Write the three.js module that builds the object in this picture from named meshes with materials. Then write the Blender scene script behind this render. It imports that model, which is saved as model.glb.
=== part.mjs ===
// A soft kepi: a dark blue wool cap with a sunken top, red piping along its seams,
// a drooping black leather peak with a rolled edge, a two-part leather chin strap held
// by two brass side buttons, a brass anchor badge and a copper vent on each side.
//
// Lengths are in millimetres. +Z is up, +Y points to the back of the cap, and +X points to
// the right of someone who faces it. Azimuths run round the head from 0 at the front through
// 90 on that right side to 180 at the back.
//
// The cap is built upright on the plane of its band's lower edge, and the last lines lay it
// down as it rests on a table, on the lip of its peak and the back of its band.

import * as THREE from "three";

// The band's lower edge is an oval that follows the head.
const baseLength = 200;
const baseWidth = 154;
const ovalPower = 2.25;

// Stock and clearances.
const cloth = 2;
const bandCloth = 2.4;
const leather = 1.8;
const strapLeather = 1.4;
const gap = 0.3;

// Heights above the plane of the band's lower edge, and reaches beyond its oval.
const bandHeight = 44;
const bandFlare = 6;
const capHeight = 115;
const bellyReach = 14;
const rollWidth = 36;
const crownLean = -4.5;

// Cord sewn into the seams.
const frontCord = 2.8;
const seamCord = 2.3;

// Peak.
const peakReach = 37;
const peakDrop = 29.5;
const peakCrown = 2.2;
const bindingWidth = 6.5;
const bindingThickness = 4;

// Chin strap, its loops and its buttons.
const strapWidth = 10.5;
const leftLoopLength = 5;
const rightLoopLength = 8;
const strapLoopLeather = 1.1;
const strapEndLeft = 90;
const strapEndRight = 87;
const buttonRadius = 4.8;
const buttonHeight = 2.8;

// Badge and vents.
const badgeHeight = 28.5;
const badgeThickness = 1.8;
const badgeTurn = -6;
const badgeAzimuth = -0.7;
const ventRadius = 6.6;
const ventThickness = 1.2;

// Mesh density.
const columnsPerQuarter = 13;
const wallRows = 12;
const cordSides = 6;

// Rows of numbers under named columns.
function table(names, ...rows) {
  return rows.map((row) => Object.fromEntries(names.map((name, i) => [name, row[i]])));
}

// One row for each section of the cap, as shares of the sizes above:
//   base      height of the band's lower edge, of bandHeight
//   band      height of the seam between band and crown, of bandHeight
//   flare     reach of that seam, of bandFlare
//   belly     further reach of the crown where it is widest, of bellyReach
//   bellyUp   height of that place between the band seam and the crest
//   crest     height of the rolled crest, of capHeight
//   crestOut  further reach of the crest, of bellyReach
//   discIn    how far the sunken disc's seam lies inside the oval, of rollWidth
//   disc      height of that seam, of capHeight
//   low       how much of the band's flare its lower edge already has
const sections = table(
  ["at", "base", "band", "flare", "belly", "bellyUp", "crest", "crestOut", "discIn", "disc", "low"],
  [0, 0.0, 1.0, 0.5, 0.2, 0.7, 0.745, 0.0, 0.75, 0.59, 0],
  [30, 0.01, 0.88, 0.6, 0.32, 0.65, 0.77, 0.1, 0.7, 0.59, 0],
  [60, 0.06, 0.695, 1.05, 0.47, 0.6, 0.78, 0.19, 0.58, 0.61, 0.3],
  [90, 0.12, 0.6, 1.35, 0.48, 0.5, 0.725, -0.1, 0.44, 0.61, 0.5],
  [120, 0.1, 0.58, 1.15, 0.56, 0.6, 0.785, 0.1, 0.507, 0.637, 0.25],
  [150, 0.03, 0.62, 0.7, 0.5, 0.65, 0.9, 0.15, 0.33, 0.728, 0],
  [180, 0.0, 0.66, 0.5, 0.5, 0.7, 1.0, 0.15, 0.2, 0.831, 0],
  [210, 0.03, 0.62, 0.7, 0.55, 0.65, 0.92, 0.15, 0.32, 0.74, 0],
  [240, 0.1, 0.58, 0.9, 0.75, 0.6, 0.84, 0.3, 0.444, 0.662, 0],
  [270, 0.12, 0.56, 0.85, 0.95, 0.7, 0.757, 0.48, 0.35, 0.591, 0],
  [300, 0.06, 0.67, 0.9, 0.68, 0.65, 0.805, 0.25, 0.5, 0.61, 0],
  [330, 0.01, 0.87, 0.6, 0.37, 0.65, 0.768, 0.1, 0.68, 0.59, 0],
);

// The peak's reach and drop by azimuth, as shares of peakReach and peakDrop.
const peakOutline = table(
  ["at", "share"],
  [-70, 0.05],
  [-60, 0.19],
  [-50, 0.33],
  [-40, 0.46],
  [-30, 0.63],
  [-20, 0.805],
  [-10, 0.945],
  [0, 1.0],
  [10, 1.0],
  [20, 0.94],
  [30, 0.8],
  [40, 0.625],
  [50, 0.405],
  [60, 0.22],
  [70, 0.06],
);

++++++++

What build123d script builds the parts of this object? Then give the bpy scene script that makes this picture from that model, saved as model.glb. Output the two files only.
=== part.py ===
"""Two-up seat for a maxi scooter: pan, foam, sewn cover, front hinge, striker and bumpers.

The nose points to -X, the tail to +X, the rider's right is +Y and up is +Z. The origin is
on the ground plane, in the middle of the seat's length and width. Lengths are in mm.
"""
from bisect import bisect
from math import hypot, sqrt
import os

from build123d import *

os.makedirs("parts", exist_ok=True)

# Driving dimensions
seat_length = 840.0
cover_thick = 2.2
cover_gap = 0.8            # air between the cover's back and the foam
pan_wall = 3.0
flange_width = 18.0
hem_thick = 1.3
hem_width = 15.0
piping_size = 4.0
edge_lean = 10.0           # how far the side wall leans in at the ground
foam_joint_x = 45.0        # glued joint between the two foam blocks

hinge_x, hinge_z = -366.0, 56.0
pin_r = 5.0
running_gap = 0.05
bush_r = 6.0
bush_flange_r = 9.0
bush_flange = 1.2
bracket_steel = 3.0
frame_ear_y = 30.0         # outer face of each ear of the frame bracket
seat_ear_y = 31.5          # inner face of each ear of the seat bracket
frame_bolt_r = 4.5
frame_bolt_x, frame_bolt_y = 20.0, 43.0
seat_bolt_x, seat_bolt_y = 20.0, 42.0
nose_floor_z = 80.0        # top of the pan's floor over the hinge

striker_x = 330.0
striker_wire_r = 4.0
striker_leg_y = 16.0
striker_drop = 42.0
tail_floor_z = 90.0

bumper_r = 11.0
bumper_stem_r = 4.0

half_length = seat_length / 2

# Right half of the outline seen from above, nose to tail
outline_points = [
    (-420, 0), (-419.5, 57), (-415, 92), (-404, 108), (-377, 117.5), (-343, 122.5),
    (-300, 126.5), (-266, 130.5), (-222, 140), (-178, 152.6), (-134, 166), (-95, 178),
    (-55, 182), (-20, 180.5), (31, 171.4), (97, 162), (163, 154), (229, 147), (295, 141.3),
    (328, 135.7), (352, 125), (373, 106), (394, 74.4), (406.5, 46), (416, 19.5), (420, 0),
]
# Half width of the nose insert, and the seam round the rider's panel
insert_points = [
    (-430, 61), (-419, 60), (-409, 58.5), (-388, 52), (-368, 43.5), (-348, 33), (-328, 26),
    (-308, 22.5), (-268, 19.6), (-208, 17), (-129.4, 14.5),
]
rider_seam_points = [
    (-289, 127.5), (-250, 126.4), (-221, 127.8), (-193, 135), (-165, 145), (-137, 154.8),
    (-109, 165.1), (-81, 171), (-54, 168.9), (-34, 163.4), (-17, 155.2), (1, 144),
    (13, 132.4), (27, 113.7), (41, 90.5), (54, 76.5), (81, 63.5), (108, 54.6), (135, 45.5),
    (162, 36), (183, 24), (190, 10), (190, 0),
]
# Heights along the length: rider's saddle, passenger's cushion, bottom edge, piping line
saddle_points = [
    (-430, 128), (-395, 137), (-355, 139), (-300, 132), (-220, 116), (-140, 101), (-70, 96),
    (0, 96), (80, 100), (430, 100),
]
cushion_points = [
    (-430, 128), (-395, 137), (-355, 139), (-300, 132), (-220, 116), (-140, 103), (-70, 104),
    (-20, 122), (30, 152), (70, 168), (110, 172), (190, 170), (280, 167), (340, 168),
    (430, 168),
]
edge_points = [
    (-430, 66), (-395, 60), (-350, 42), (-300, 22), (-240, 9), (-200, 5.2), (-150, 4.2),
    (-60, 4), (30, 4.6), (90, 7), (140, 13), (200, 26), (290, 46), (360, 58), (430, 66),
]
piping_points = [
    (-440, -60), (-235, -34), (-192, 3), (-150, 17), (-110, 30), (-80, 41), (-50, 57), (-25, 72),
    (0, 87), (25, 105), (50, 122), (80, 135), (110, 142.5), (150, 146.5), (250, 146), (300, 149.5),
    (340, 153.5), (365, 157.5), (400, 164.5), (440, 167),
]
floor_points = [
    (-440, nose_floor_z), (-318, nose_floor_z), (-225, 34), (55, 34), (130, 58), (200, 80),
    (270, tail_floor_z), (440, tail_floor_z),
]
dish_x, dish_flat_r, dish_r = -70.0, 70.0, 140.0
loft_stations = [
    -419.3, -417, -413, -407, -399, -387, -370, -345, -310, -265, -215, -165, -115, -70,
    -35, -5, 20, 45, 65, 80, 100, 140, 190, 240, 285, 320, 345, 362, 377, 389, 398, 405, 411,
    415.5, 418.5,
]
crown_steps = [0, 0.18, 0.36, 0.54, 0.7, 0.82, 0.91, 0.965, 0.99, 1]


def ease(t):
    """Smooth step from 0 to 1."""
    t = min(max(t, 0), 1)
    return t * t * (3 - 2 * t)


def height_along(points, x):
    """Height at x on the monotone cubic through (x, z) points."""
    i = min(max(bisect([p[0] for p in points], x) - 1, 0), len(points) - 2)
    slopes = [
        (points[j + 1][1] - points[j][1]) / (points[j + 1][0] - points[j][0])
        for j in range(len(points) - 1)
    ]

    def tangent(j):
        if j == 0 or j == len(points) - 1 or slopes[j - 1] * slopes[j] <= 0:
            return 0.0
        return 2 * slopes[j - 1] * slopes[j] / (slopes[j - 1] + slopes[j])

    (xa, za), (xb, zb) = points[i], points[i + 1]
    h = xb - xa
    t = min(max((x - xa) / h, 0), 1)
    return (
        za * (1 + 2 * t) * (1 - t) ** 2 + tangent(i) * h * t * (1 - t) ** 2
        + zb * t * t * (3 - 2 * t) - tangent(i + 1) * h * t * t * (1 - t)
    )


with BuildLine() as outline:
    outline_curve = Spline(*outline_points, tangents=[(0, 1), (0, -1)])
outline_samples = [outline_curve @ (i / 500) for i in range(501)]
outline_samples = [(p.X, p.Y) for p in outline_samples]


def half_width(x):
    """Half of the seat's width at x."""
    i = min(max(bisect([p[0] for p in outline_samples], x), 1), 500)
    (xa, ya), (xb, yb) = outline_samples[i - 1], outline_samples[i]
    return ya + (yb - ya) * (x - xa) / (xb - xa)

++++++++

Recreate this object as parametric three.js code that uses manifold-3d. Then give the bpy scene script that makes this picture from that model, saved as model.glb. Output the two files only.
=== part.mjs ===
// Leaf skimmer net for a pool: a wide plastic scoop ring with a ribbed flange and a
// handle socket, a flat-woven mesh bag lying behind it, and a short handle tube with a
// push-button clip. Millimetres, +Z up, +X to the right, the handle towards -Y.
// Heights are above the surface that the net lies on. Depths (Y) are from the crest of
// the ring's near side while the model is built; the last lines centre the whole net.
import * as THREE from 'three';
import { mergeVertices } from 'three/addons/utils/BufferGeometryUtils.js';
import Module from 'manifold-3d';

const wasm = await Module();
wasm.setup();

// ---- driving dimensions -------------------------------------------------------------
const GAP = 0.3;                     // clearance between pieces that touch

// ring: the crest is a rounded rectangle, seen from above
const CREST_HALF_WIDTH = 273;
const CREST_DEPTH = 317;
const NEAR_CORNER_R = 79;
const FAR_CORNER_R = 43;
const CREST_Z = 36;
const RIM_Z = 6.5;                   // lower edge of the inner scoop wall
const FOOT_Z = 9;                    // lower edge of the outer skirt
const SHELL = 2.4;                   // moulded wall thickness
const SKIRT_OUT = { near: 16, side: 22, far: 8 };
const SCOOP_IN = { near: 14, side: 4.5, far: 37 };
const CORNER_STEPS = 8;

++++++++

## Work instructions:
Search the listing for the word "files". Copy every line in which it occurs.

## Result:
What build123d script builds the parts of this object? Then give the bpy scene script that makes this picture from that model, saved as model.glb. Output the two files only.
Recreate this object as parametric three.js code that uses manifold-3d. Then give the bpy scene script that makes this picture from that model, saved as model.glb. Output the two files only.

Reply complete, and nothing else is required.